The major news last week, and deservedly so, has been the signing into law of the Employment Equity Amendment Act (the Act).
The Institute of Race Relations has been implacably opposed to it since it first saw light of day as a Bill. The Minister of Employment and Labour (who is living down to his title) now has the power to impose ‘targets’, not ‘quotas’, mind you, for the employment of people according to the requirements for transformation as envisaged by the Minister.
IRR Fellow, Gabriel Crouse, states that the Act’s two primary effects are to expose roughly 85% of the formal private sector workforce to the power of Minister Nxesi to impose race quotas, and secondly to effectively reintroduce the pre-disqualification system in government procurement, according to which companies are prevented from bidding if they do not abide by racial requirements.

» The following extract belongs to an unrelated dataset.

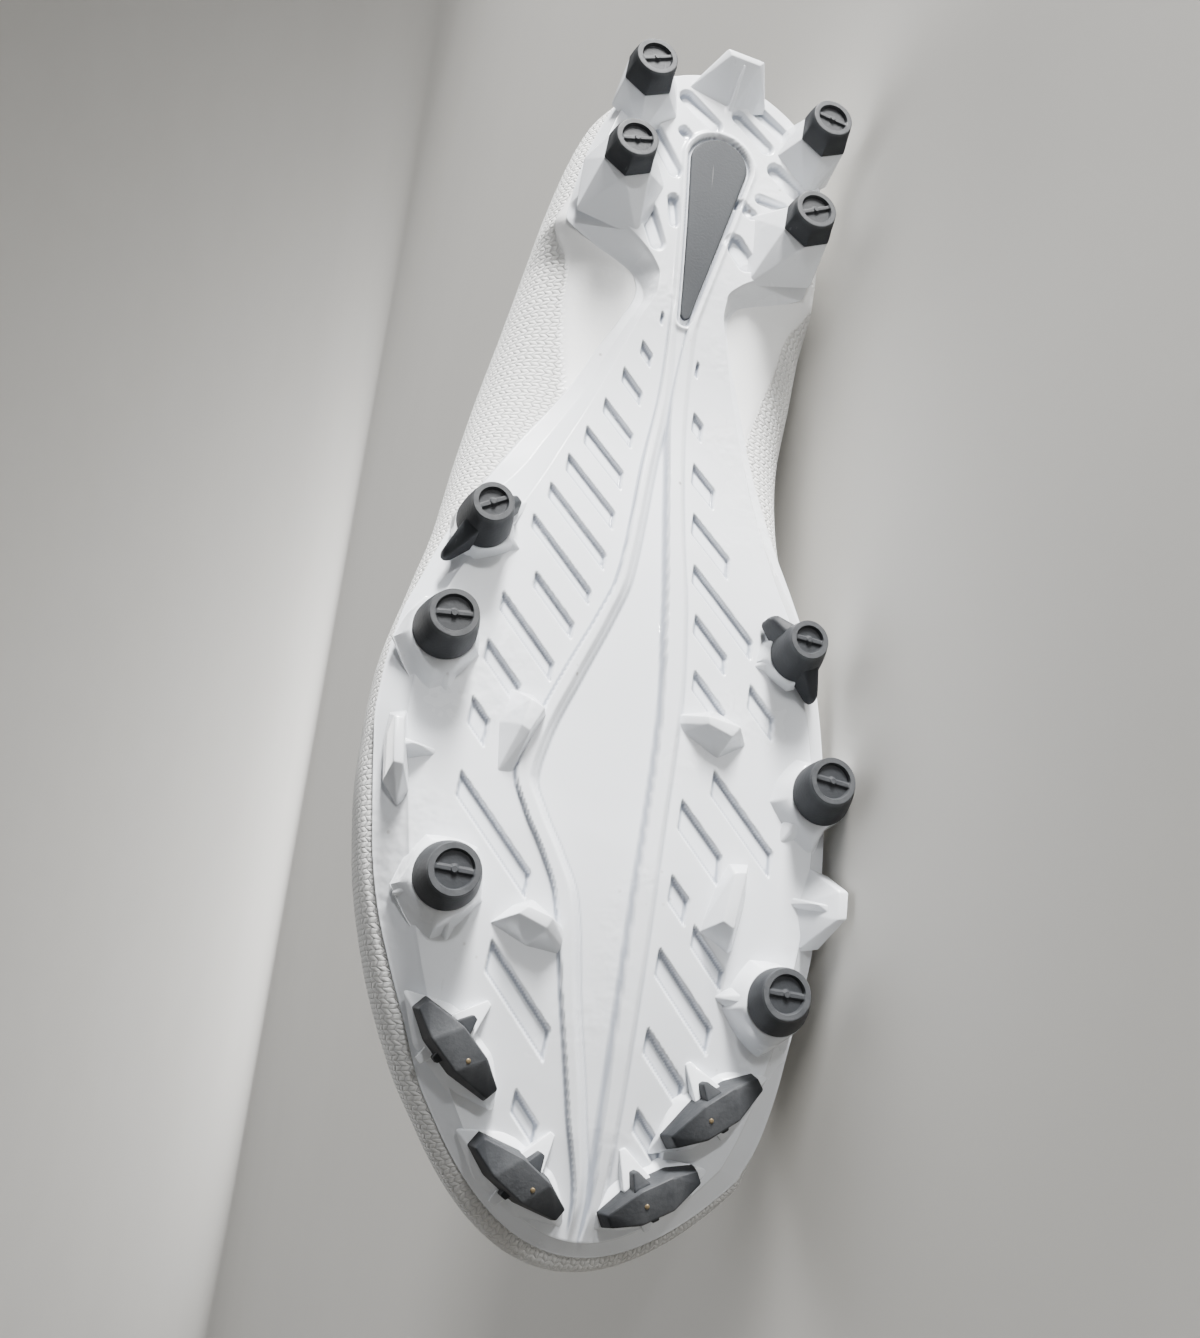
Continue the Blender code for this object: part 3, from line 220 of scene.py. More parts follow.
# Fins of the two waist tips: tip's name, far end at and across, height of the far end in metres
FINS = (
    ("waist_tip_lateral", 54.4, 45.0, 0.0036), ("waist_tip_lateral", 48.4, 31.4, 0.0058),
    ("waist_tip_medial", 57.9, -43.0, 0.0036), ("waist_tip_medial", 52.2, -29.4, 0.0062),
)

# Long blades at the toe: name, at and across of both ends, at and across of the side nub
BLADES = (
    ("toe_blade_back_lateral", 84.7, 28.0, 89.6, 11.0, 84.6, 16.4),
    ("toe_blade_back_medial", 85.7, -43.0, 90.4, -26.6, 85.9, -30.2),
    ("toe_blade_front_lateral", 92.4, 11.2, 96.2, -8.0, 92.0, -2.8),
    ("toe_blade_front_medial", 92.3, -34.4, 96.0, -17.4, 91.9, -19.6),
)
BLADE_HEIGHT = 0.0085
BLADE_WIDTH = 0.0066
BLADE_SEAT = 0.0016
SEAT_POINT = 0.0042
SEAT_MARGIN = 0.0024
BLADE_DRAFT = 0.0006
NUB_REACH = 0.0028
NUB_ROOT = 0.0028
NUB_TIP = 0.0011
PIN_RADIUS = 0.00048

# White lugs and their ribs: name, height in percent of STUD_HEIGHT, foot corners and top corners
LUGS = (
    ("heel_back", 62,
     ((0.9, 8.0), (4.4, 13.0), (5.2, 0.0), (3.6, -10.0), (0.9, -8.0)),
     ((1.0, 5.0), (1.0, -5.0), (1.6, 4.0), (1.6, -4.0))),
    ("heel_back_rib", 56,
     ((1.2, 1.6), (5.9, 0.5), (5.9, -0.5), (1.2, -1.6)),
     ((1.1, 0.7), (1.1, -0.7), (2.0, 0.4), (2.0, -0.4))),
    ("ball_lateral_inner", 42,
     ((62.4, 24.0), (62.4, 19.5), (64.0, 15.2), (68.5, 20.0), (69.1, 20.8), (69.3, 24.0), (65.0, 26.2)),
     ((63.4, 20.3), (63.8, 17.2), (65.7, 19.2), (65.4, 21.2))),
    ("ball_lateral_front", 42,
     ((79.0, 19.3), (77.4, 15.0), (76.6, 10.7), (78.7, 1.0), (79.9, 0.3), (80.2, 2.6), (80.1, 10.4)),
     ((77.4, 12.2), (77.8, 6.8), (78.6, 7.6), (78.0, 13.8))),
    ("ball_medial_inner", 40,
     ((61.2, -11.8), (61.9, -12.2), (62.6, -13.8), (64.1, -23.3), (62.4, -30.2), (61.0, -28.6),
      (60.1, -21.5)),
     ((61.3, -18.6), (61.5, -26.0), (62.4, -24.5), (61.9, -18.8))),
    ("ball_medial_front", 40,
     ((71.1, -29.7), (70.8, -34.4), (73.9, -35.0), (77.6, -33.8), (77.8, -32.5), (76.6, -25.0),
      (73.6, -26.8)),
     ((72.1, -29.3), (71.9, -32.0), (76.0, -31.2), (75.6, -28.6))),
    ("ball_lateral_edge", 46,
     ((66.3, 47.8), (65.8, 44.3), (71.7, 39.6), (72.6, 41.7), (71.1, 45.7), (68.3, 47.5)),
     ((67.0, 46.8), (67.0, 44.8), (70.1, 42.8), (70.1, 44.8))),
    ("ball_lateral_edge_rib", 34,
     ((67.7, 44.0), (68.1, 35.8), (68.6, 35.6), (69.6, 43.0)),
     ((68.2, 44.0), (68.7, 43.6), (68.4, 41.0))),
    ("ball_medial_edge", 46,
     ((70.0, -47.0), (70.4, -53.0), (75.8, -53.2), (76.4, -47.6), (73.4, -45.0)),
     ((71.8, -53.0), (71.7, -55.1), (73.6, -55.5), (73.8, -53.4))),
    ("ball_medial_edge_rib", 34,
     ((72.2, -52.0), (72.6, -43.8), (73.2, -43.6), (74.2, -52.0)),
     ((72.8, -52.0), (73.4, -52.0), (72.9, -49.0))),
)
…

This is an aggressive strategy. It means playing with numbers at the top end of employment on behalf of people who are either already in employment or are employable.
It does absolutely nothing for the millions and millions of people who are not employed, and are increasingly less likely to be employed. It is the people who are either under-educated, under-trained or just having to compete with too many other people with limited skills, who need to be employed. The problem is that most of these people are competing desperately for jobs where there is more than an oversupply of potential applicants.
Employ more people
These are the people who need employment without reference to skin colour and quotas. Investment in this country has to be increased, to encourage business growth and thus the need to employ more people.
The Act is unconstitutional in at least four ways:
- Section 1 requires the certainty demanded by law;
- Section 9 prohibits forms of BEE that make the rich richer while leaving the poor to languish in poverty;
- A technically precise reading of Section 195 indicates that public sector measures should not bleed into the private sector in this way;
- It violates Section 217 which requires adherence to the imperative to ‘maximize value-for-money’.
The national handwringing that accompanies ever-increasing ‘inequality’ in this country is not due to the predominance of whites in employment. Inequality increases even more when the number of whites is discounted. Inequality is greatest when measuring poor blacks against middle class and rich blacks.
This is not a crisis that can be resolved by putting more blacks in senior management; it needs to be addressed at the level of the over 7,000,000 unemployed people.
In a related matter Eswatini, Nigeria, Mozambique, Angola, Gabon, Kenya, Malawi, Rwanda, and Tanzania have taken up Elon Musk’s Starlink’s satellite Internet service globally when it opened its beta testing to the public in November 2020.
Spread internet availability
The satellite internet system from SpaceX is capable of delivering 150Mbps internet speeds to theoretically any place on the planet. The idea is to spread internet availability to many more people than have access as present.
Starlink involves beaming internet data, not through cables, but via radio signals through the vacuum of space. Ground stations on the planet broadcast the signals to satellites in orbit, which can then relay the data back to users on Earth.
Despite multiple Starlink satellites covering the country at any point during the day, the company has not launched in South Africa. It said availability would be subject to regulatory approvals.
This is according to Democratic Alliance (DA) MP Dianne Kohler Barnard, who was responding to a written response to Parliamentary questions from the Minister of Communications and Digital Technologies, Mondli Gungubele.
There may be a number of regulatory approvals required but the kicker is this one from Gungubele: ‘For Starlink to operate in South Africa, they require… Individual IECS/IECNS applicants or licensees to have a minimum 30% equity ownership held by persons from historically disadvantaged groups’.
Kohler Barnard said: ’It is simply laughable that an international multibillion-dollar company must hand over at least 30% of its equity to the ANC government in order to operate.
She added that, instead, the ANC would prefer to ‘keep the people in the digital dark, uneducated, and unable to create prosperous opportunities for themselves or lift themselves out of extreme poverty’.
Regulatory hurdles
More than 20 countries on the continent have either rolled out or are scheduled to receive the satellite Internet service in the near future. South Africa could be one of the few African countries not to receive Starlink due to these regulatory hurdles.
Well, there it is then. The 30% ownership provision is one of the top reasons why foreign companies will not invest in this country.
In Mafia-speak this would be called a shakedown.